──────── DATA BLOCK
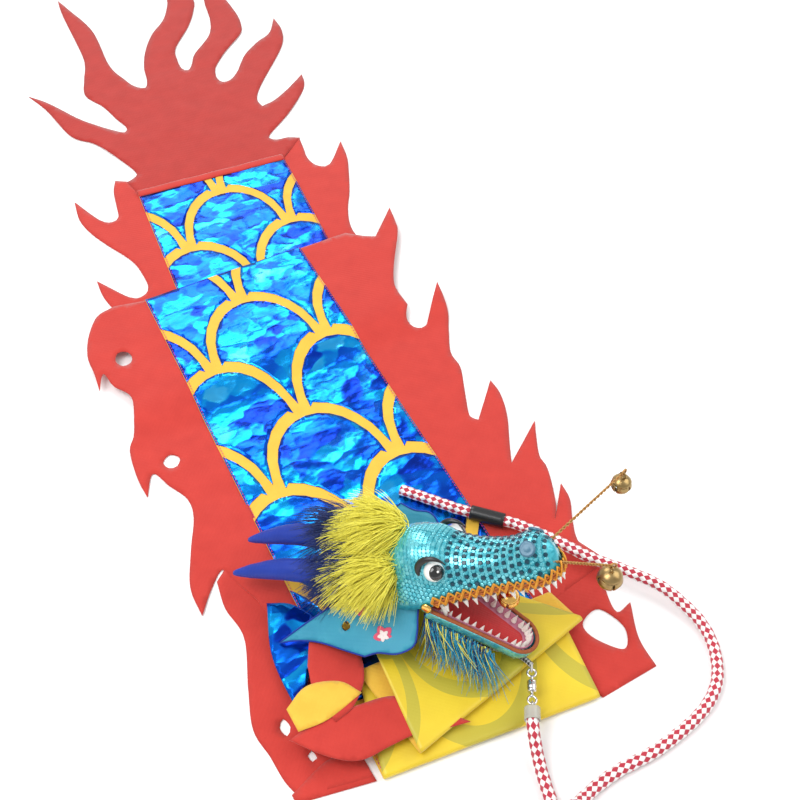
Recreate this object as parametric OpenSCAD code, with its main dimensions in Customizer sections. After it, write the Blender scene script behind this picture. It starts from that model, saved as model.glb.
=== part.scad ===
// Ribbon dragon on a swivel rope, laid out flat: head, scaled ribbon with flame borders, tail fin and rope.
// The ribbon lies along Y with its tail towards +Y; the floor is Z = 0.

/* [Ribbon] */
// Width of the scaled strip between its two borders
strip_w = 160; // [120:5:200]
// Thickness of every layer of cloth
cloth_t = 1.2; // [0.8:0.1:2]
// Rise from one folded layer to the next
layer_rise = 4; // [3:0.5:6]
// Length of the strip in the tail run, seam to hidden fold
tail_run_l = 260; // [200:10:320]
// Length of the long middle run, top fold to bottom fold
main_run_l = 523; // [420:10:640]
// Width of the plain band that the flames stand on
band_w = 36; // [24:2:50]
// How far a flame tip stands out from the strip
flame_reach = 78; // [55:1:100]
// Distance from one flame to the next
flame_pitch = 118; // [90:2:150]

/* [Tail] */
// Length of the tail fin from its seam to its longest tip
tail_l = 480; // [380:10:580]
// Width of the tape sewn over the tail seam
tape_w = 12; // [8:1:20]

/* [Head] */
// Length of the snout from the jaw hinge to the nose
snout_l = 96; // [84:1:112]
// Width of the skull at the cheeks
skull_w = 60; // [54:1:70]
// Width of the snout near the nose
nose_w = 34; // [28:1:40]
// Wall of the two head shells
shell_t = 2.4; // [1.6:0.2:4]
// Length of the lower jaw from its hinge
jaw_l = 80; // [68:1:90]
// Angle that the mouth stands open
jaw_open = 48; // [30:1:52]
// Diameter of the two jaw rivets
rivet_d = 4; // [3:0.5:5]
// Radial clearance of the jaw on its rivets
rivet_gap = 0.05; // [0.02:0.01:0.1]
// Diameter of the eyes
eye_d = 17; // [13:0.5:21]
// Height of a tooth
tooth_h = 5.5; // [3:0.5:7]

/* [Trim] */
// Diameter of the bell on the left whisker
left_bell_d = 15; // [12:0.5:20]
// Diameter of the bell on the right whisker
right_bell_d = 18; // [12:0.5:20]
// Diameter of the bell that hangs in the mouth
mouth_bell_d = 15; // [11:0.5:17]
// Diameter of the whisker wire
whisker_d = 2; // [1.4:0.1:3]

/* [Rope] */
// Diameter of the braided rope
rope_d = 9; // [7:0.5:10]
// Diameter of the thin tow cord
cord_d = 4; // [3:0.5:5]
// Outer diameter of the swivel barrel
barrel_d = 7; // [6:0.5:9]
// Length of the swivel barrel
barrel_l = 9; // [8:0.5:14]

/* [Hidden] */
$fn = 32;
eps = 0.01;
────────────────
Return all of the data exactly as it reads.

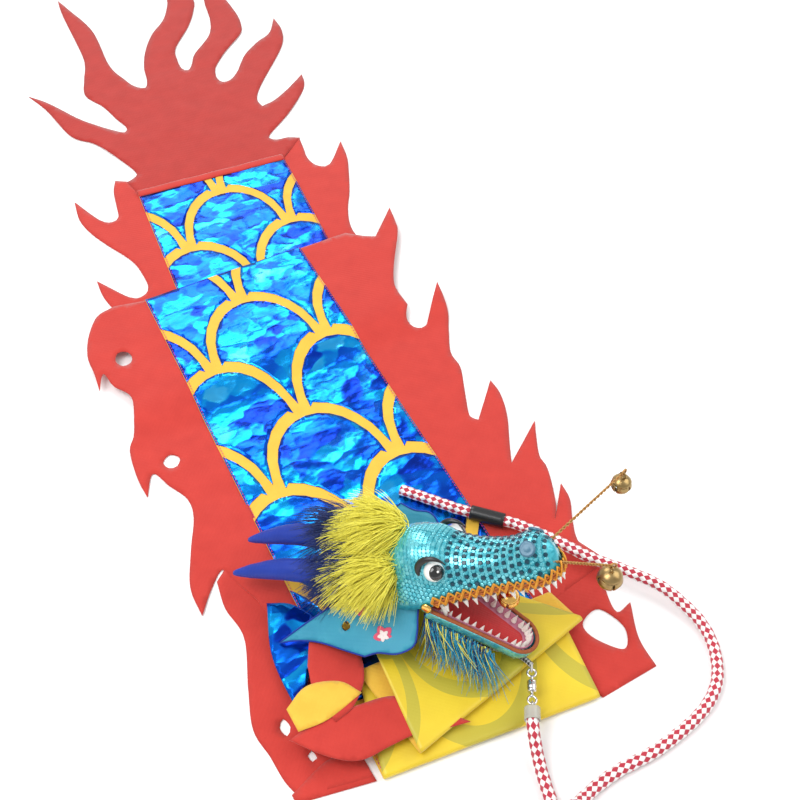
Recreate this object as parametric OpenSCAD code, with its main dimensions in Customizer sections. After it, write the Blender scene script behind this picture. It starts from that model, saved as model.glb.
=== part.scad ===
// Ribbon dragon on a swivel rope, laid out flat: head, scaled ribbon with flame borders, tail fin and rope.
// The ribbon lies along Y with its tail towards +Y; the floor is Z = 0.

/* [Ribbon] */
// Width of the scaled strip between its two borders
strip_w = 160; // [120:5:200]
// Thickness of every layer of cloth
cloth_t = 1.2; // [0.8:0.1:2]
// Rise from one folded layer to the next
layer_rise = 4; // [3:0.5:6]
// Length of the strip in the tail run, seam to hidden fold
tail_run_l = 260; // [200:10:320]
// Length of the long middle run, top fold to bottom fold
main_run_l = 523; // [420:10:640]
// Width of the plain band that the flames stand on
band_w = 36; // [24:2:50]
// How far a flame tip stands out from the strip
flame_reach = 78; // [55:1:100]
// Distance from one flame to the next
flame_pitch = 118; // [90:2:150]

/* [Tail] */
// Length of the tail fin from its seam to its longest tip
tail_l = 480; // [380:10:580]
// Width of the tape sewn over the tail seam
tape_w = 12; // [8:1:20]

/* [Head] */
// Length of the snout from the jaw hinge to the nose
snout_l = 96; // [84:1:112]
// Width of the skull at the cheeks
skull_w = 60; // [54:1:70]
// Width of the snout near the nose
nose_w = 34; // [28:1:40]
// Wall of the two head shells
shell_t = 2.4; // [1.6:0.2:4]
// Length of the lower jaw from its hinge
jaw_l = 80; // [68:1:90]
// Angle that the mouth stands open
jaw_open = 48; // [30:1:52]
// Diameter of the two jaw rivets
rivet_d = 4; // [3:0.5:5]
// Radial clearance of the jaw on its rivets
rivet_gap = 0.05; // [0.02:0.01:0.1]
// Diameter of the eyes
eye_d = 17; // [13:0.5:21]
// Height of a tooth
tooth_h = 5.5; // [3:0.5:7]

/* [Trim] */
// Diameter of the bell on the left whisker
left_bell_d = 15; // [12:0.5:20]
// Diameter of the bell on the right whisker
right_bell_d = 18; // [12:0.5:20]
// Diameter of the bell that hangs in the mouth
mouth_bell_d = 15; // [11:0.5:17]
// Diameter of the whisker wire
whisker_d = 2; // [1.4:0.1:3]

/* [Rope] */
// Diameter of the braided rope
rope_d = 9; // [7:0.5:10]
// Diameter of the thin tow cord
cord_d = 4; // [3:0.5:5]
// Outer diameter of the swivel barrel
barrel_d = 7; // [6:0.5:9]
// Length of the swivel barrel
barrel_l = 9; // [8:0.5:14]

/* [Hidden] */
$fn = 32;
eps = 0.01;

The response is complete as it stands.